*What the exercise asks*.
Keep every line where the word "from" appears; drop the rest.

*Information supplied*.

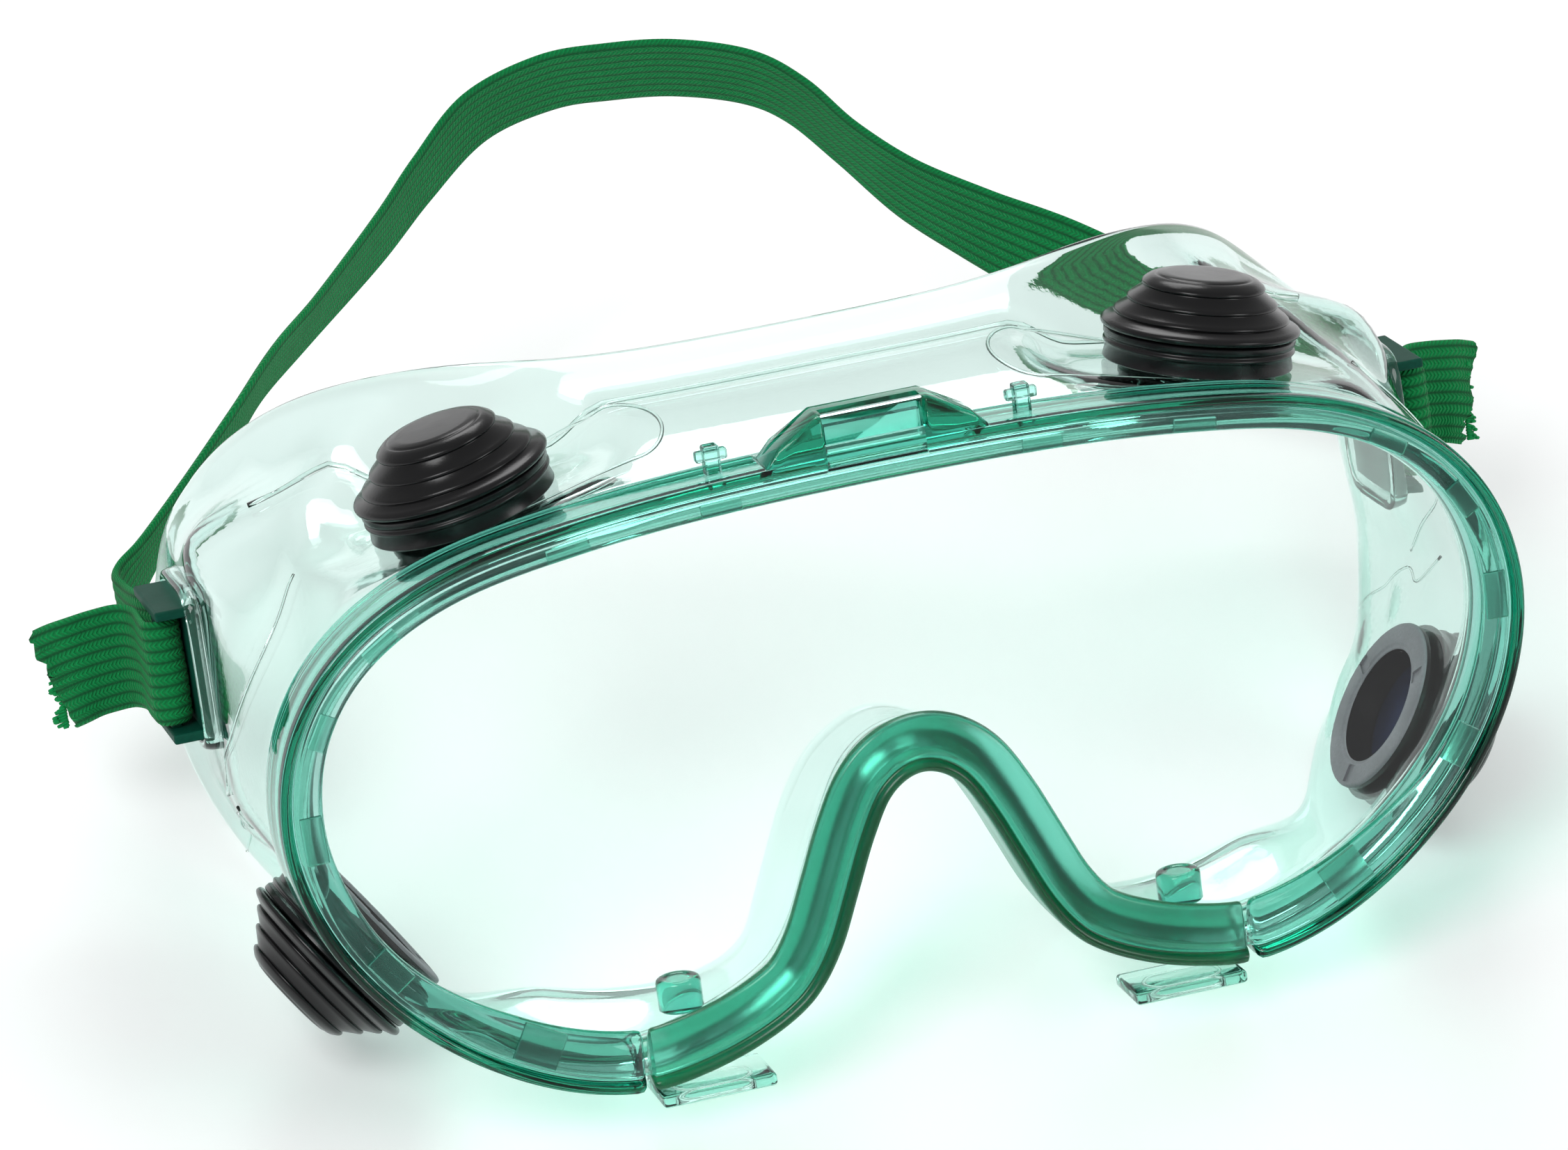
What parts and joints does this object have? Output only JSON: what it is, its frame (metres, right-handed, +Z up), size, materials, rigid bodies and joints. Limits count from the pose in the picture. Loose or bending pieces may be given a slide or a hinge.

==

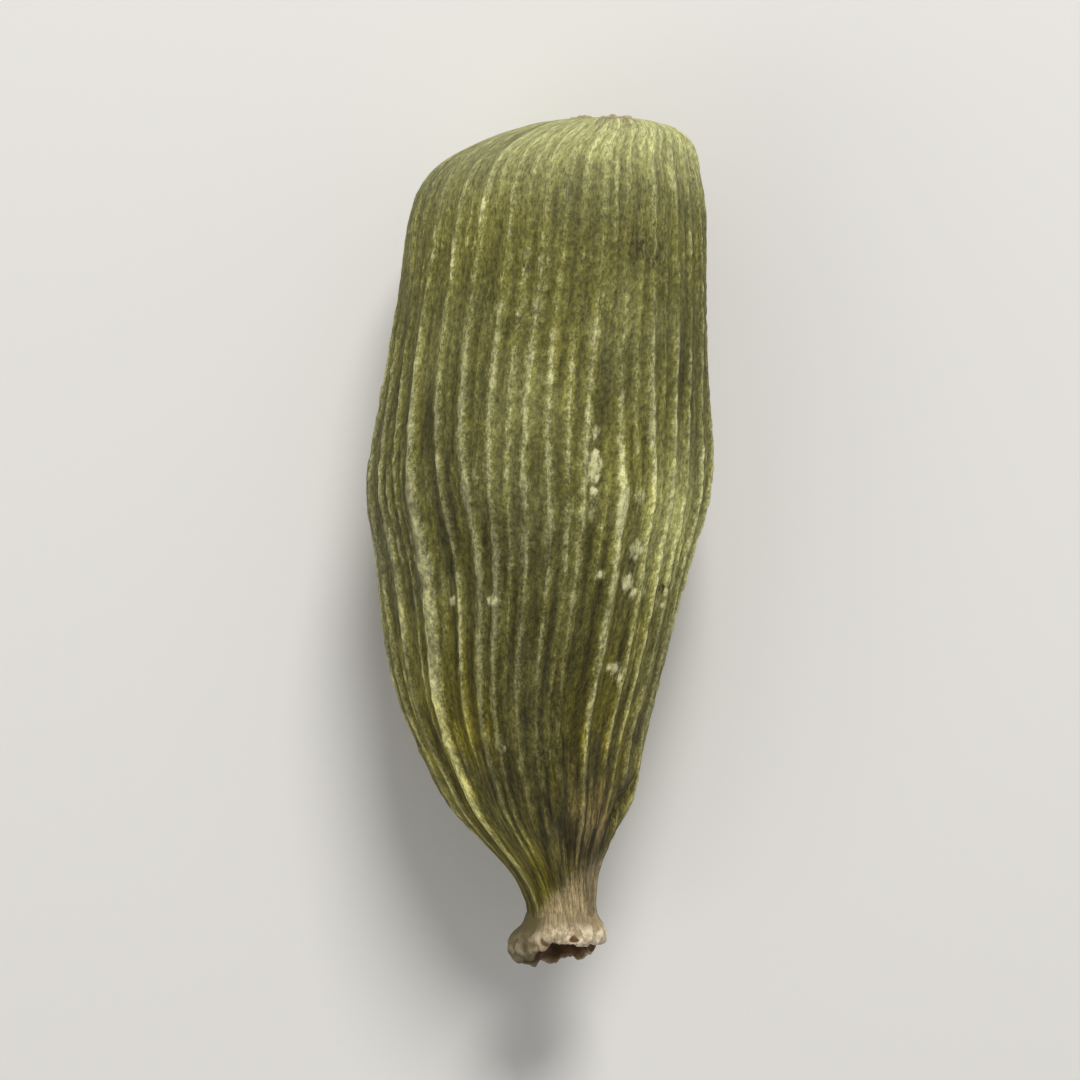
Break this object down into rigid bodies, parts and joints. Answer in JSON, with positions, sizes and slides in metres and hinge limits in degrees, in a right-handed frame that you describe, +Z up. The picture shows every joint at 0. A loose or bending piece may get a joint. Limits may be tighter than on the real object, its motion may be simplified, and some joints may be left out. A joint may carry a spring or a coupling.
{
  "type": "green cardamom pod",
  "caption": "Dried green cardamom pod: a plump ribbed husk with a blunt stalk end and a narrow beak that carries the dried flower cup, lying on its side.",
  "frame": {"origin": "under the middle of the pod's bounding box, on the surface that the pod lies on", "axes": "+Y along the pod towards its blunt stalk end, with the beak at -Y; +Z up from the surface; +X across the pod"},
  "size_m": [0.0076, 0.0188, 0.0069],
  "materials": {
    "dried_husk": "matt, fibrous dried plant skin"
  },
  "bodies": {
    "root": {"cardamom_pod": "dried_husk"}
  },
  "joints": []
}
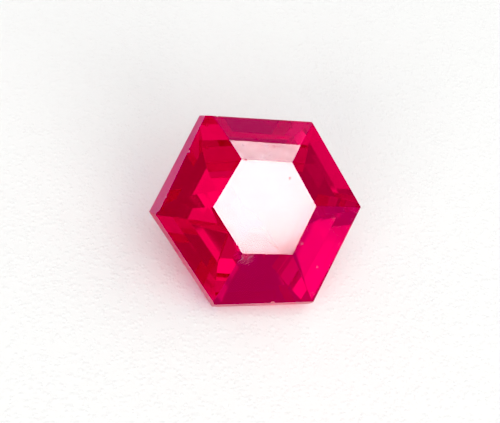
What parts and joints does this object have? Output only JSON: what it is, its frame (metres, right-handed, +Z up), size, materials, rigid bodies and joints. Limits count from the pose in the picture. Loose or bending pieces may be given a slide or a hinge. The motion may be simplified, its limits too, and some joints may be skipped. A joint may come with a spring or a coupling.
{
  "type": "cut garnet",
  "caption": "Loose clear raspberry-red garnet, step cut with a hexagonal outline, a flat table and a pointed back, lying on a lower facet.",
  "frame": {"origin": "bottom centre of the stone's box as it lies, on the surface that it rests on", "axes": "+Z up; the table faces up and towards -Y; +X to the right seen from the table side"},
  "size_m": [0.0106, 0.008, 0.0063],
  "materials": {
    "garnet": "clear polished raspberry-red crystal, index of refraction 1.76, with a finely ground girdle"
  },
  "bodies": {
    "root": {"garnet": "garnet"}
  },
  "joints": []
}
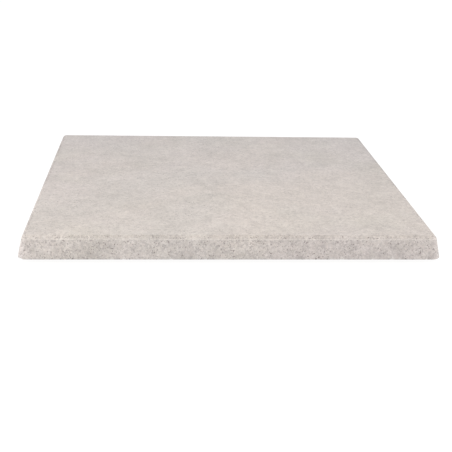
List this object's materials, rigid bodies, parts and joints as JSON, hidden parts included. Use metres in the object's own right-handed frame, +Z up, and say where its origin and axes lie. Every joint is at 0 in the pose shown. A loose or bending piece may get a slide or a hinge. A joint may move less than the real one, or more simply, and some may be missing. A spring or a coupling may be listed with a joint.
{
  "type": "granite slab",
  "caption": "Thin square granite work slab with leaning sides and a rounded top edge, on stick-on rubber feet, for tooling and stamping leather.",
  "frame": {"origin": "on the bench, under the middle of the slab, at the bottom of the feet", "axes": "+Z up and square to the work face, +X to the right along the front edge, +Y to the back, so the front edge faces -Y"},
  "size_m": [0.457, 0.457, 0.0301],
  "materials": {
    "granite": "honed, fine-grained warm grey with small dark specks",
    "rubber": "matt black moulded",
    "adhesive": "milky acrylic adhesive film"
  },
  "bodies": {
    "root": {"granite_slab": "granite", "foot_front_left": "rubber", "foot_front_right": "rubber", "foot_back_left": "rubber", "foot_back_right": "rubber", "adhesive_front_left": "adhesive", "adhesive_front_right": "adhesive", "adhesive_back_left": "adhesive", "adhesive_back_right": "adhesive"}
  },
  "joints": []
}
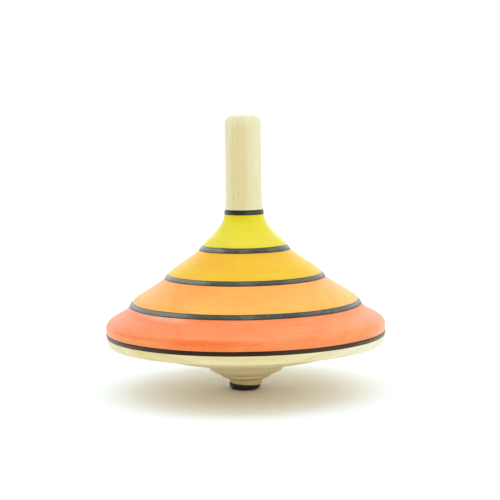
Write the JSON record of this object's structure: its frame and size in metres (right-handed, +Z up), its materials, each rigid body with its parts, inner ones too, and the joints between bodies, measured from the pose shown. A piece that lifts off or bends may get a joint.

*Written reply*.
What parts and joints does this object have? Output only JSON: what it is, its frame (metres, right-handed, +Z up), size, materials, rigid bodies and joints. Limits count from the pose in the picture. Loose or bending pieces may be given a slide or a hinge.
  "frame": {"origin": "under the middle of the pod's bounding box, on the surface that the pod lies on", "axes": "+Y along the pod towards its blunt stalk end, with the beak at -Y; +Z up from the surface; +X across the pod"},
What parts and joints does this object have? Output only JSON: what it is, its frame (metres, right-handed, +Z up), size, materials, rigid bodies and joints. Limits count from the pose in the picture. Loose or bending pieces may be given a slide or a hinge. The motion may be simplified, its limits too, and some joints may be skipped. A joint may come with a spring or a coupling.
  "frame": {"origin": "bottom centre of the stone's box as it lies, on the surface that it rests on", "axes": "+Z up; the table faces up and towards -Y; +X to the right seen from the table side"},
Write the JSON record of this object's structure: its frame and size in metres (right-handed, +Z up), its materials, each rigid body with its parts, inner ones too, and the joints between bodies, measured from the pose shown. A piece that lifts off or bends may get a joint.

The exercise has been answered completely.